The report argues that populist-fueled passions obscured the longer-term dangers to a society of autocratic rule.

It cited Russian President Vladimir Putin who responded to popular discontent in 2011 with a repressive agenda, including draconian restrictions on free speech and assembly, unprecedented sanctions for online dissent, and laws severely restricting independent groups.

The report also pointed to China’s leader, Xi Jinping, who, when concerned about the slowdown in economic growth, embarked on the most intense crackdown on dissent since the Tiananmen era.

In Syria, President Bashar al-Assad, backed by Russia, Iran, and Hezbollah, has honed a war-crime strategy of targeting civilians in opposition areas, flouting the most fundamental requirements of the laws of war, the report said.

“Forces of the self-proclaimed Islamic State, also known as ISIS, have also routinely attacked civilians and executed people in custody while encouraging and carrying out attacks on civilian populations around the globe,” it said.

The report said more than five million Syrians fleeing the conflict have faced daunting obstacles in finding safety. Jordan, Turkey, and Lebanon are hosting millions of Syrian refugees but have largely closed their borders to new arrivals.

It said European Union leaders have failed to share responsibility fairly for asylum seekers or to create safe routes for refugees.

Despite years of US leadership on refugee resettlement, the US resettled only 12,000 Syrian refugees last year, and Trump has threatened to end the program, the report said.

In Africa, a disconcerting number of leaders have removed or extended term limits – the “constitutional coup” – to stay in office, while others have used violent crackdowns to suppress protests over unfair elections or corrupt or predatory rule. Several African leaders, feeling vulnerable to prosecution, harshly criticized the International Criminal Court and three countries announced their withdrawal, the report said.
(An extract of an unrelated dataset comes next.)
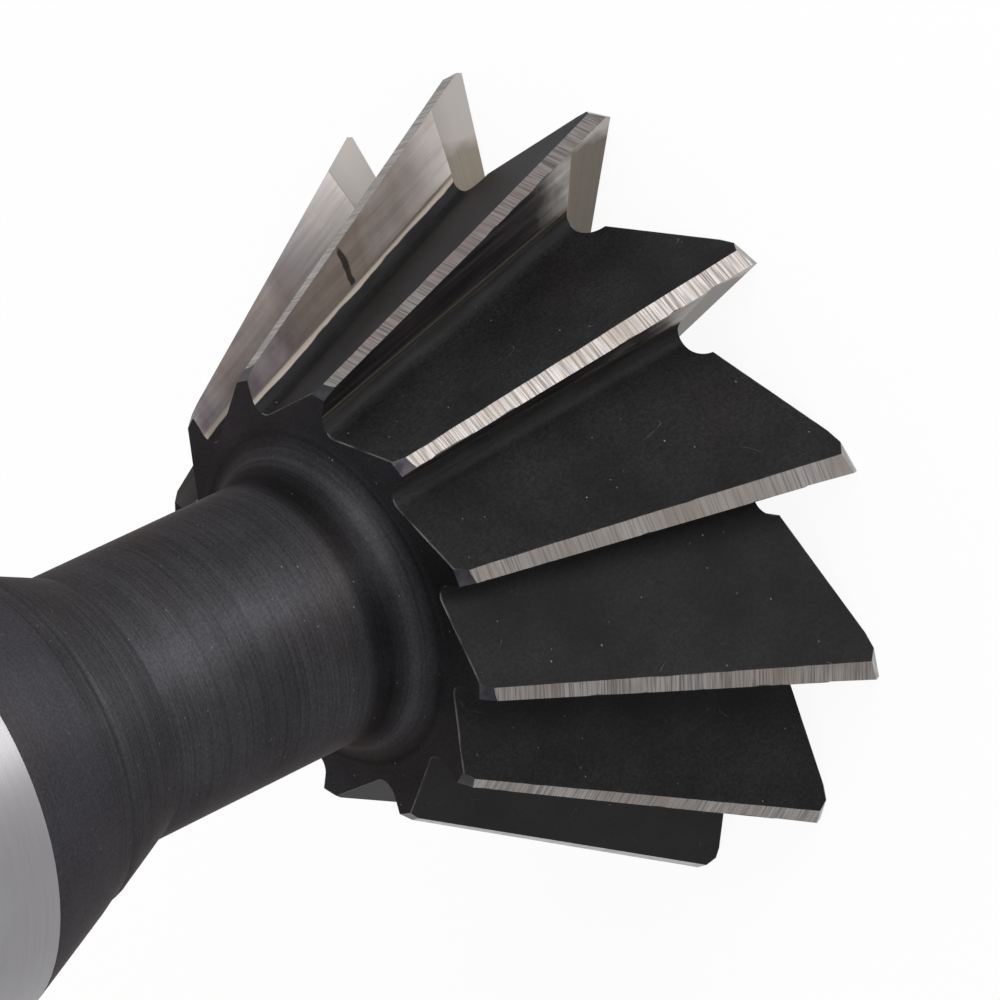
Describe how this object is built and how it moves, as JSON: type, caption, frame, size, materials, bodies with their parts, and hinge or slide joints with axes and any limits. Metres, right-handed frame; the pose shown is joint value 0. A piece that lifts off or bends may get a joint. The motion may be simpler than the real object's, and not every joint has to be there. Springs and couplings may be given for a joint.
{
  "type": "dovetail cutter",
  "caption": "Solid dovetail milling cutter: conical toothed head on a slim turned neck and a thicker plain cylindrical shank.",
  "frame": {"origin": "on the cutter's axis, in the plane of the end teeth's outer corners that it stands on", "axes": "+Z along the axis from the end teeth up to the shank's free end; +X towards the outer corner of one tooth"},
  "size_m": [0.06, 0.06, 0.12],
  "materials": {
    "cutter_steel": "black oxide on the neck and tooth backs, ground bright on the shank, lands and rake faces"
  },
  "bodies": {
    "root": {"dovetail_cutter": "cutter_steel"}
  },
  "joints": []
}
“This global attack needs a vigorous reaffirmation and defense of the human rights values underpinning the system,” Mr Roth said.

“Yet too many public officials seem to have their heads in the sand, hoping the winds of populism will blow over. Others emulate the populists, hoping to pre-empt their message but instead reinforcing it,” he said.
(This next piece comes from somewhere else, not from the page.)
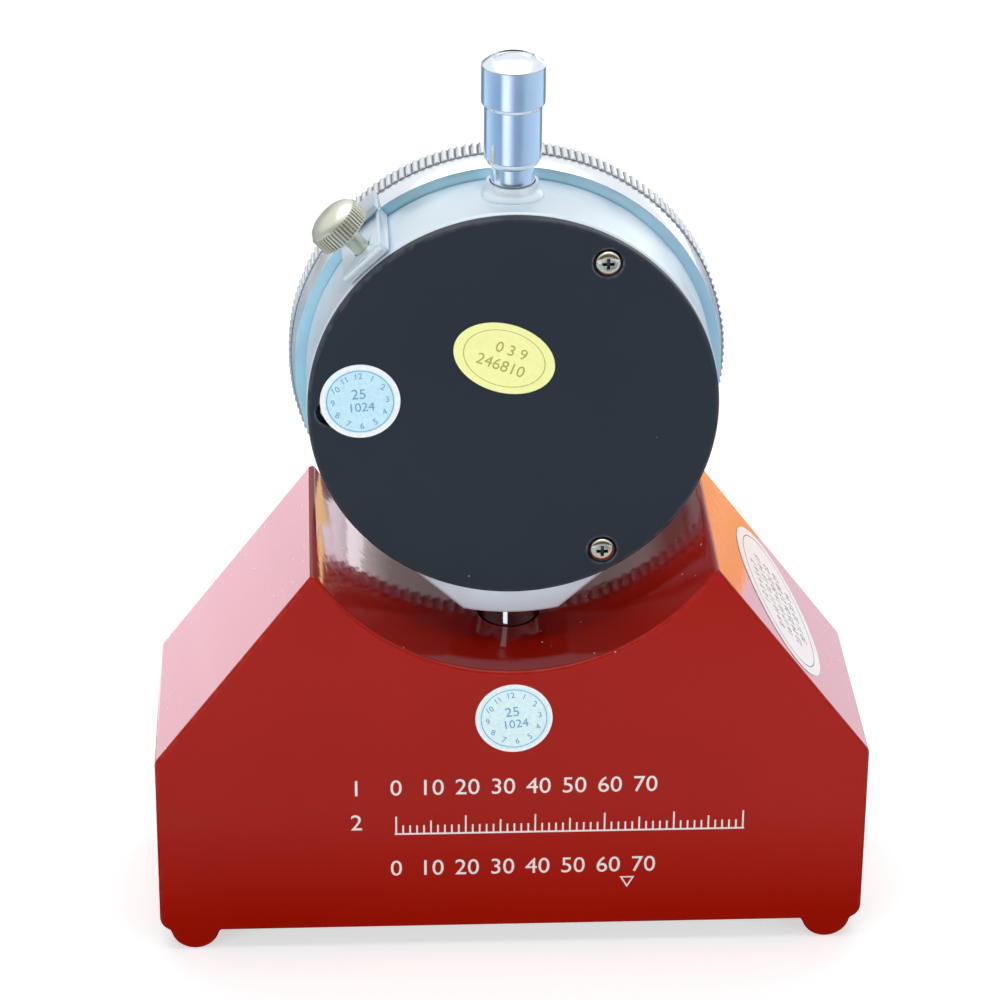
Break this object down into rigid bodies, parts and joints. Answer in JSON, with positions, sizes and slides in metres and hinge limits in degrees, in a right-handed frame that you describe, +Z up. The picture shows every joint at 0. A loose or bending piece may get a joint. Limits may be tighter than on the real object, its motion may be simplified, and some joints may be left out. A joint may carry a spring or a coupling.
{
  "type": "screen tension meter",
  "caption": "Red cast saddle base on two rounded feet with a dial gauge standing in it back to front and a sprung measuring bar beneath.",
  "frame": {"origin": "on the surface the feet stand on, midway between the feet and midway through the casting", "axes": "+Z up along the spindle, +X right seen from the gauge's back, +Y from the gauge's back towards its dial"},
  "size_m": [0.095, 0.033, 0.1215],
  "materials": {
    "painted_casting": "glossy red baked enamel over a casting",
    "satin_case": "satin silver plating with a blue cast",
    "knurled_satin": "satin plated rim with a fine straight knurl",
    "bright_chrome": "bright chrome plating, turned",
    "nickelled_steel": "nickel plated steel, slightly warm",
    "blackened_cover": "satin slate-black moulded cover",
    "machined_steel": "ground steel",
    "spring_steel": "oiled spring wire",
    "brass_works": "brushed brass",
    "dial_enamel": "white enamelled sheet with printed ticks and plain numbers",
    "black_hands": "blackened thin sheet",
    "black_ring": "matt black spacer",
    "clear_crystal": "clear flat crystal",
    "printed_label": "thin printed foil label with plain numbers or none"
  },
  "bodies": {
    "base": {"base_block": "painted_casting", "stem_clamp_screw": "machined_steel", "plunger_bush": "brass_works", "spring_washer": "machined_steel", "measuring_spring": "spring_steel", "stem": "bright_chrome", "return_spring": "spring_steel", "gauge_case": "satin_case", "back_cover": "blackened_cover", "upper_bush": "bright_chrome", "main_plate": "brass_works", "movement_bridge": "brass_works", "hairspring": "spring_steel", "hairspring_stud": "brass_works", "rack_guide": "brass_works", "spring_post": "machined_steel", "inner_dial": "dial_enamel", "bezel_snap_ring": "spring_steel", "lock_bracket": "satin_case", "cover_screw_1": "nickelled_steel", "cover_screw_2": "nickelled_steel", "cover_screw_3": "nickelled_steel", "movement_pillar_1": "brass_works", "movement_pillar_2": "brass_works", "movement_pillar_3": "brass_works"},
    "slider": {"measuring_bar": "machined_steel", "bar_screw": "machined_steel", "plunger_rod": "machined_steel", "contact_tip": "machined_steel", "gauge_spindle": "bright_chrome", "spindle_guide_pin": "machined_steel", "lift_cap": "bright_chrome"},
    "rack_arbor": {"rack_pinion": "machined_steel", "drive_gear": "brass_works"},
    "pointer_arbor": {"centre_pinion": "machined_steel", "pointer": "black_hands"},
    "take_up_arbor": {"take_up_gear": "brass_works", "counter_hand": "black_hands"},
    "bezel_set": {"bezel": "knurled_satin", "crystal": "clear_crystal", "crystal_ring": "black_ring", "dial_ring": "dial_enamel"},
    "lock_screw": {"lock_thumbscrew": "nickelled_steel"}
  },
  "joints": [
    {"name": "plunger_slide", "type": "slide", "parent": "base", "child": "slider", "axis": [0, 0, 1], "range_m": [-0.0024, 0.0005], "stiffness_N_per_m": 600, "springref_m": -0.0045, "deforming": ["measuring_spring", "return_spring"]},
    {"name": "rack_pinion_spin", "type": "hinge", "parent": "base", "child": "rack_arbor", "pos_m": [0.00309, 0, 0.0658], "axis": [0, 1, 0], "range_deg": [-90, 20]},
    {"name": "pointer_spin", "type": "hinge", "parent": "base", "child": "pointer_arbor", "pos_m": [0, 0, 0.0763], "axis": [0, 1, 0], "range_deg": [-185, 870]},
    {"name": "counter_spin", "type": "hinge", "parent": "base", "child": "take_up_arbor", "pos_m": [0.01094, 0, 0.0763], "axis": [0, 1, 0], "range_deg": [-90, 20]},
    {"name": "bezel_turn", "type": "hinge", "parent": "base", "child": "bezel_set", "pos_m": [0, 0.01, 0.0763], "axis": [0, 1, 0], "continuous": true},
    {"name": "lock_screw_turn", "type": "hinge", "parent": "base", "child": "lock_screw", "pos_m": [-0.02065, -0.0027, 0.09806], "axis": [-0.6884, 0, 0.7254], "range_deg": [0, 180]}
  ],
  "couplings": [
    {"joint": "rack_pinion_spin", "follows": "plunger_slide", "rad_per_m": 628.32},
    {"joint": "pointer_spin", "follows": "plunger_slide", "rad_per_m": -6283.2},
    {"joint": "counter_spin", "follows": "plunger_slide", "rad_per_m": 628.32}
  ]
}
“Governments ostensibly committed to human rights should defend these principles far more vigorously and consistently,” Mr Roth said, “including democracies in Latin America, Africa, and Asia that support broad initiatives at the United Nations but rarely take the lead in responding to particular countries in crisis.”

“Ultimately, responsibility lies with the public. Demagogues build popular support by proffering false explanations and cheap solutions to genuine ills.

“The antidote is for voters to demand a politics based on truth and the values on which rights-respecting democracy is built. A strong popular reaction, using every means available – civic groups, political parties, traditional and social media – is the best defence of the values that so many still cherish.

“We forget at our peril the demagogues of the past: the fascists, communists, and their ilk who claimed privileged insight into the majority’s interest but ended up crushing the individual.

“When populists treat rights as obstacles to their vision of the majority will, it is only a matter of time before they turn on those who disagree with their agenda,” Mr Roth said.